— START Supplied data —
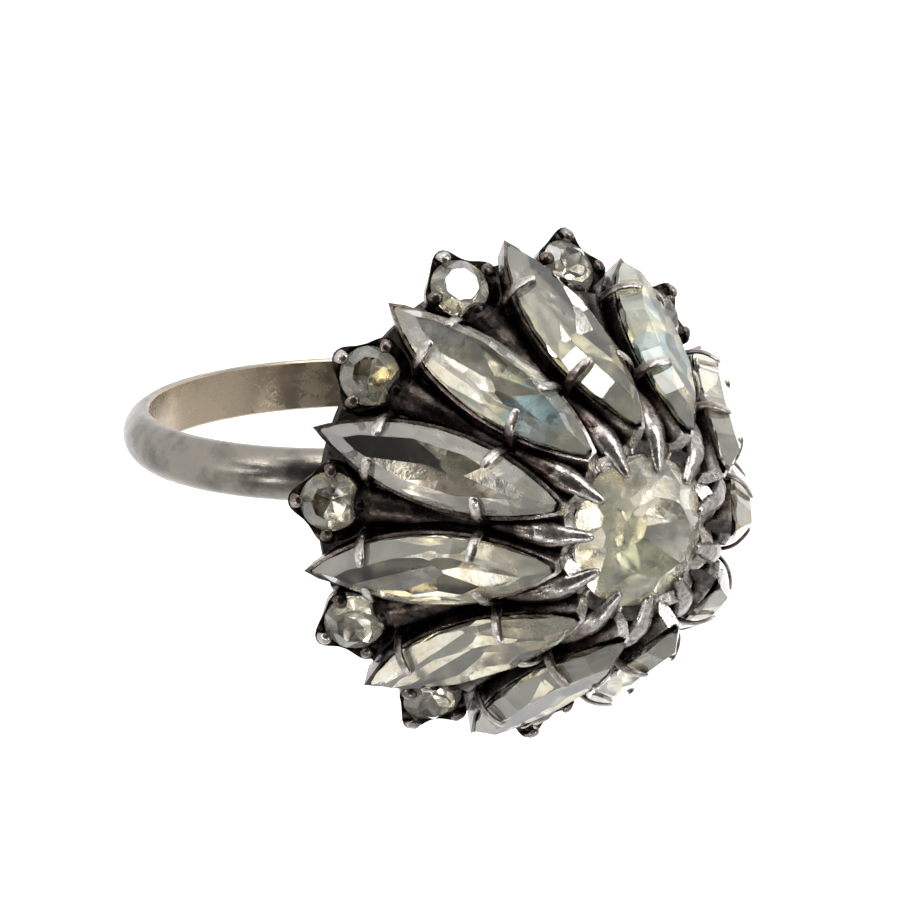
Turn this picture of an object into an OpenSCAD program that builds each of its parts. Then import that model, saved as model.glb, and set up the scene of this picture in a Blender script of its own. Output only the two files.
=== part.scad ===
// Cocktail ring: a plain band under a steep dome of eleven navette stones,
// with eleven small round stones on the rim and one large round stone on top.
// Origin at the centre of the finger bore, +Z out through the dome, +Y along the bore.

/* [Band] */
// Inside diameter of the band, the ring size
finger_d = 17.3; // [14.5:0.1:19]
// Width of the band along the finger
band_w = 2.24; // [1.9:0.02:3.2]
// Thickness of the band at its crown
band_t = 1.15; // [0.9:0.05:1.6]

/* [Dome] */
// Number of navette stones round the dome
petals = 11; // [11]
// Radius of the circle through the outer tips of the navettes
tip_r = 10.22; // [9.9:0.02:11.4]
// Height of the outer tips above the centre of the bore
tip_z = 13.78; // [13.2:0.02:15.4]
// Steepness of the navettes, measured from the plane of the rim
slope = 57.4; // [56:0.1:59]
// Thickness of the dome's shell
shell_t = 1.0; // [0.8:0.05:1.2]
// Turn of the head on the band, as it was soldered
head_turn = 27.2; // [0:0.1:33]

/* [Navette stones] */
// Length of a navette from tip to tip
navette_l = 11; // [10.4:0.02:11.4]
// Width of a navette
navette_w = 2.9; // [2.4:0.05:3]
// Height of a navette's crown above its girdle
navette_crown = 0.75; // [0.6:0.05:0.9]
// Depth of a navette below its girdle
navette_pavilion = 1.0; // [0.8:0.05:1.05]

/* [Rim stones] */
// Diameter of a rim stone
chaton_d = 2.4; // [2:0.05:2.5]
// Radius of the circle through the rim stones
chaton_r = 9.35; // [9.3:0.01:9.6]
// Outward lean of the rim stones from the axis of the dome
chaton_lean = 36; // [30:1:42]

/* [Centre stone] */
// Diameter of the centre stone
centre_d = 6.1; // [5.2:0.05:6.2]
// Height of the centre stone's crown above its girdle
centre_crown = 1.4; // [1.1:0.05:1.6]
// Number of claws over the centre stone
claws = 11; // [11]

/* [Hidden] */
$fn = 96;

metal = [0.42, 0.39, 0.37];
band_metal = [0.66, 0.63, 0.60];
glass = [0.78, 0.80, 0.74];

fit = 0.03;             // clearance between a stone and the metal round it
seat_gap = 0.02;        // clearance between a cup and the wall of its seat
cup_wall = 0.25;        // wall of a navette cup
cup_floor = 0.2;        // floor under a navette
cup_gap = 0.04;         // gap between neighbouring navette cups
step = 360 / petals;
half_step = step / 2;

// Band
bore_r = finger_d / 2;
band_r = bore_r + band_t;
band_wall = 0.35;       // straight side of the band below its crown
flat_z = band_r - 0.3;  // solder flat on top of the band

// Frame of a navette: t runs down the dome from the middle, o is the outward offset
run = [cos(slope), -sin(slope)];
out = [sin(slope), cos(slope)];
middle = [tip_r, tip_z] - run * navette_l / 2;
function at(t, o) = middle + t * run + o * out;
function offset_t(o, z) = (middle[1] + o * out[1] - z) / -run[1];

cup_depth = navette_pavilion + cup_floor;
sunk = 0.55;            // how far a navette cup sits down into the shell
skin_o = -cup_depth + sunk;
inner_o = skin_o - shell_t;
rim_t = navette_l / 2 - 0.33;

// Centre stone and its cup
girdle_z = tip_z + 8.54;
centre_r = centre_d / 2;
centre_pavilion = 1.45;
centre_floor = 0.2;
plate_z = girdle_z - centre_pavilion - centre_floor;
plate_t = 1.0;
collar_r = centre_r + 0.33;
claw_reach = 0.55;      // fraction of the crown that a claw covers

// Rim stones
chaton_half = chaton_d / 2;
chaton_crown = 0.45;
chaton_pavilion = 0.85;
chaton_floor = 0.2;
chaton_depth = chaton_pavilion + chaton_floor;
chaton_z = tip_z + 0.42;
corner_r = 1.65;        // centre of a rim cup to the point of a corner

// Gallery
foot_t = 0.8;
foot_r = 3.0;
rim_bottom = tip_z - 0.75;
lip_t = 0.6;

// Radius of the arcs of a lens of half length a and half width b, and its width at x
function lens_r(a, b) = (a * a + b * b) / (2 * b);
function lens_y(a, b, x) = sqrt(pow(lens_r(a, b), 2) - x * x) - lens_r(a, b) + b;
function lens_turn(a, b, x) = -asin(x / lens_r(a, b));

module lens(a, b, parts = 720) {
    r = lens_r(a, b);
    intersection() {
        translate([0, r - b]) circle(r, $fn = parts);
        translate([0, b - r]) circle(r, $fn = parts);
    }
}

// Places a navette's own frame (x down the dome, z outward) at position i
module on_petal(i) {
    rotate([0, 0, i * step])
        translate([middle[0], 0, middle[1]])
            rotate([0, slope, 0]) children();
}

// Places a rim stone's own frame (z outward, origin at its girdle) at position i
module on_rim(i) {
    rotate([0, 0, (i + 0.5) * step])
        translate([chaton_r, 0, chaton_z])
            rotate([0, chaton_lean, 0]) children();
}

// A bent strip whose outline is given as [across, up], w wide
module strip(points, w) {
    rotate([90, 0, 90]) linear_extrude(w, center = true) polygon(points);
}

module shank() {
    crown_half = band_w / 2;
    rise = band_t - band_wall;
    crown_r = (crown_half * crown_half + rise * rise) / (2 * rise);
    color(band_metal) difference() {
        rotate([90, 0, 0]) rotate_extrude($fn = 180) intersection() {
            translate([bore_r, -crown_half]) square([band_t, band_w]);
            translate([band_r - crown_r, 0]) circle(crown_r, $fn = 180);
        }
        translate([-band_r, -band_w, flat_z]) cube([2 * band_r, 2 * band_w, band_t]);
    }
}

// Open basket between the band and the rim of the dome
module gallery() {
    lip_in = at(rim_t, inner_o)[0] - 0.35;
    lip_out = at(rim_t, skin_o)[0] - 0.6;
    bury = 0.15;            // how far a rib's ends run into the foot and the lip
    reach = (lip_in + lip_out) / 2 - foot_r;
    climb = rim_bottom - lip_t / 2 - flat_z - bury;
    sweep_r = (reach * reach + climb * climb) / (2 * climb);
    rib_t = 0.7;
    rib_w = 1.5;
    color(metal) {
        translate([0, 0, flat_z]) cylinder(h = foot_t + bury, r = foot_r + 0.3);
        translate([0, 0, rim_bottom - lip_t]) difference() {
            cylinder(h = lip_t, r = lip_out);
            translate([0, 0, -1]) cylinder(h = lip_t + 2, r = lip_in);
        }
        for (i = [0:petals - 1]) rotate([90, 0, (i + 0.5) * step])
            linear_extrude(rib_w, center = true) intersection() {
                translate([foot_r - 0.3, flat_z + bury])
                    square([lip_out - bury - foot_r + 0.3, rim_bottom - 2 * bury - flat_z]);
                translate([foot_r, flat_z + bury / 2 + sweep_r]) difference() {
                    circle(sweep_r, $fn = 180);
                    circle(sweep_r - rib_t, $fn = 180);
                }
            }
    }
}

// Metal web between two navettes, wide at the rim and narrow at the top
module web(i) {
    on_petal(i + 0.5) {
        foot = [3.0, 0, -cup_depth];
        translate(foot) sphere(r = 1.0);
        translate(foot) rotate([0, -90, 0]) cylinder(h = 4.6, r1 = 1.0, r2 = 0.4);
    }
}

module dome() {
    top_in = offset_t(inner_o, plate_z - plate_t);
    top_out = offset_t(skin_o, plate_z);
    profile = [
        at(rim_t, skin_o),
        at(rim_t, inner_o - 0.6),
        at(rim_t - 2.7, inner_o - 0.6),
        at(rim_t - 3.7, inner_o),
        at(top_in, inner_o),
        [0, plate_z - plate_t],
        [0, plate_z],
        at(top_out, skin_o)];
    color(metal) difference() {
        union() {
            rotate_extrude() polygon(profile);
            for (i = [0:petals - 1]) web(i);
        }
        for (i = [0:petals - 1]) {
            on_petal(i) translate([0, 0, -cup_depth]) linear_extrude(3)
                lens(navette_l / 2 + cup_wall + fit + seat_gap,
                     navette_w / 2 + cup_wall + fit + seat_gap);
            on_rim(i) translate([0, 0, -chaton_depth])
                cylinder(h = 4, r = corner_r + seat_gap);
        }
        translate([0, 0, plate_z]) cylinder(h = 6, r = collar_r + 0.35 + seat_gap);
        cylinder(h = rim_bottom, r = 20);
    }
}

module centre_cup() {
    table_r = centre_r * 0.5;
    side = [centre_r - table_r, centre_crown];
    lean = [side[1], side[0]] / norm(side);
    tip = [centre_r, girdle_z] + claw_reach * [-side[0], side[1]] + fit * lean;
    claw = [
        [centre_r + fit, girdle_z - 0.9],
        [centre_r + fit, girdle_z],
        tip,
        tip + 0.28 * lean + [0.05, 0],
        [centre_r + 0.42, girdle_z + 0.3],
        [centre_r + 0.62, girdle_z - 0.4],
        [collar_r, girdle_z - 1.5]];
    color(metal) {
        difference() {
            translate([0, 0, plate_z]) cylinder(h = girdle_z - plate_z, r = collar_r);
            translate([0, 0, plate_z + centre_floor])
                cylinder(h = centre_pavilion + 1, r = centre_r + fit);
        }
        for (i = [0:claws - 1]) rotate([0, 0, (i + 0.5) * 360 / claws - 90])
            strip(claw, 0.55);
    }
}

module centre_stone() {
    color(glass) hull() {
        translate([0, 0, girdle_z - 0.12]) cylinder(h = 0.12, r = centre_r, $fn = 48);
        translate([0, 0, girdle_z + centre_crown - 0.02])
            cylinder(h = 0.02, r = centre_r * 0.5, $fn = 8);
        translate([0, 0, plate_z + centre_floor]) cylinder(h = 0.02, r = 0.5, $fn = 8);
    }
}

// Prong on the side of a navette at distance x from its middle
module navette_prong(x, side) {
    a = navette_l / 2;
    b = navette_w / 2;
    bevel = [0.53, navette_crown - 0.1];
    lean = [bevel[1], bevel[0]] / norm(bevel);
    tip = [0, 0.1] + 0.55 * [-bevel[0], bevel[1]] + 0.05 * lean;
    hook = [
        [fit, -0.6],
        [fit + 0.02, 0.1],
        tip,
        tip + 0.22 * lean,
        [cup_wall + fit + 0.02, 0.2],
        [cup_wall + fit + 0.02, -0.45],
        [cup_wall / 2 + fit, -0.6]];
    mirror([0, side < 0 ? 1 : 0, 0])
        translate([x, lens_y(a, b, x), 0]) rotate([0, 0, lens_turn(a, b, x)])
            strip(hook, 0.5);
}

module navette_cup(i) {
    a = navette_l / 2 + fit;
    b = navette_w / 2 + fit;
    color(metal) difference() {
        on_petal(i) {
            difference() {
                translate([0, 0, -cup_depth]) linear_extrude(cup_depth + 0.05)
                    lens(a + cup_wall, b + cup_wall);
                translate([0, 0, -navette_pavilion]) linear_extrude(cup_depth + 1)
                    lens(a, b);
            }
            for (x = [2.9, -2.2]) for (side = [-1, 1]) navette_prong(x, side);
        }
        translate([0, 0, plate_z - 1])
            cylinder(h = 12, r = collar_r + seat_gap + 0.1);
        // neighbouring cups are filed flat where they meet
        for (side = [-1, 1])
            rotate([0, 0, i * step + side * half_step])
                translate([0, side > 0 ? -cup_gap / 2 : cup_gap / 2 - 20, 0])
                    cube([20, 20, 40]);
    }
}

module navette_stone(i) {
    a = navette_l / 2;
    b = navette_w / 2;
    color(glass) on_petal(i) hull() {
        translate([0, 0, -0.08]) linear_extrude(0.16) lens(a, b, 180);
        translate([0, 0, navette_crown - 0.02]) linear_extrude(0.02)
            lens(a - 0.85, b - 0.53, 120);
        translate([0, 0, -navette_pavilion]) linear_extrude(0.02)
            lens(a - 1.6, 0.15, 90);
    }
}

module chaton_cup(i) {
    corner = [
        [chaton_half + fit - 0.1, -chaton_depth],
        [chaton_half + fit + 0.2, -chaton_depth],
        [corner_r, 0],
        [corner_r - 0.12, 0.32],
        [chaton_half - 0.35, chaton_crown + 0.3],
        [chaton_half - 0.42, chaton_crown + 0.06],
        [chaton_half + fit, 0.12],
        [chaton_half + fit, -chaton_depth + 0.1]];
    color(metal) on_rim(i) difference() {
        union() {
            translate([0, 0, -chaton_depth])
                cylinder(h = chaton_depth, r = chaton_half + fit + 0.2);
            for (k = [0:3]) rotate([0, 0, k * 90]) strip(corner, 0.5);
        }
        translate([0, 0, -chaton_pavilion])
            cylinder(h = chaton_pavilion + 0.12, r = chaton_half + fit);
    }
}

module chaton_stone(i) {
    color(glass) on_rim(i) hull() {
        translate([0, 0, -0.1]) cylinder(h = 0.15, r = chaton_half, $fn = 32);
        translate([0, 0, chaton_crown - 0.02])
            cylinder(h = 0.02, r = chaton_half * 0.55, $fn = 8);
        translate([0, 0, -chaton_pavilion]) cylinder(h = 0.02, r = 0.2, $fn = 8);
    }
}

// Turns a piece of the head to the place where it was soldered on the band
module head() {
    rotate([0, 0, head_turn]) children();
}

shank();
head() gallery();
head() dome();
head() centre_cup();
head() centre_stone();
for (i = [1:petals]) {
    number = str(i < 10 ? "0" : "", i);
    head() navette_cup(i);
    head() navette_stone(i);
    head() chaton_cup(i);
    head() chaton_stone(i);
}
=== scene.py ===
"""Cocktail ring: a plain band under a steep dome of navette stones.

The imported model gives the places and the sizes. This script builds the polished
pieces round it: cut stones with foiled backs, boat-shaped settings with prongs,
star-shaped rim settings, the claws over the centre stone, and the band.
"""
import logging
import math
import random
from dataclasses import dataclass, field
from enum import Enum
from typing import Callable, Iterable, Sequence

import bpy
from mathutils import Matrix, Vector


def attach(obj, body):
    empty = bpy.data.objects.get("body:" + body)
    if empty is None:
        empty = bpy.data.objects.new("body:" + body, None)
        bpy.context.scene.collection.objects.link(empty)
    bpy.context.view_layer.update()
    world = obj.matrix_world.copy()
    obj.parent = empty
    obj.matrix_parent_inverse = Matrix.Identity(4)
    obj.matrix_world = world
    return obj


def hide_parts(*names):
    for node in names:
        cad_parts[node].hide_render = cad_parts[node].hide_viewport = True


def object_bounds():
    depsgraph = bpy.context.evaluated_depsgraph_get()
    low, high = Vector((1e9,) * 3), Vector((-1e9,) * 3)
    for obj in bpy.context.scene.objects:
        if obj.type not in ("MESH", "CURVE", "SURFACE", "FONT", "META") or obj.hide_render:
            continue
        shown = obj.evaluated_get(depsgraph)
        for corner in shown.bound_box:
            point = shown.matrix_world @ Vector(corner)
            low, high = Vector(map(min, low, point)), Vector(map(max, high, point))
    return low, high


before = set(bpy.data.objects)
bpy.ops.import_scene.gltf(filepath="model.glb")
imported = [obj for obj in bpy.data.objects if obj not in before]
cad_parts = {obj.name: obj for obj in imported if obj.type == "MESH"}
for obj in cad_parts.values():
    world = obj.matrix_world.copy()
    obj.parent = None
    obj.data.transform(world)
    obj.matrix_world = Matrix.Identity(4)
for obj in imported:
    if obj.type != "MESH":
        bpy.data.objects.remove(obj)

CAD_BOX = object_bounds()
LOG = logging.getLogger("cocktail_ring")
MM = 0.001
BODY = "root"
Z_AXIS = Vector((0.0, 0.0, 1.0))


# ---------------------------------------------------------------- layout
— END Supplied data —
[Task details] Look above for the line that contains "soldered on the band". Starting there, transcribe every line exactly until you have copied the line that contains "if empty is".

[Task output]
// Turns a piece of the head to the place where it was soldered on the band
module head() {
    rotate([0, 0, head_turn]) children();
}

shank();
head() gallery();
head() dome();
head() centre_cup();
head() centre_stone();
for (i = [1:petals]) {
    number = str(i < 10 ? "0" : "", i);
    head() navette_cup(i);
    head() navette_stone(i);
    head() chaton_cup(i);
    head() chaton_stone(i);
}
=== scene.py ===
"""Cocktail ring: a plain band under a steep dome of navette stones.

The imported model gives the places and the sizes. This script builds the polished
pieces round it: cut stones with foiled backs, boat-shaped settings with prongs,
star-shaped rim settings, the claws over the centre stone, and the band.
"""
import logging
import math
import random
from dataclasses import dataclass, field
from enum import Enum
from typing import Callable, Iterable, Sequence

import bpy
from mathutils import Matrix, Vector


def attach(obj, body):
    empty = bpy.data.objects.get("body:" + body)
    if empty is None:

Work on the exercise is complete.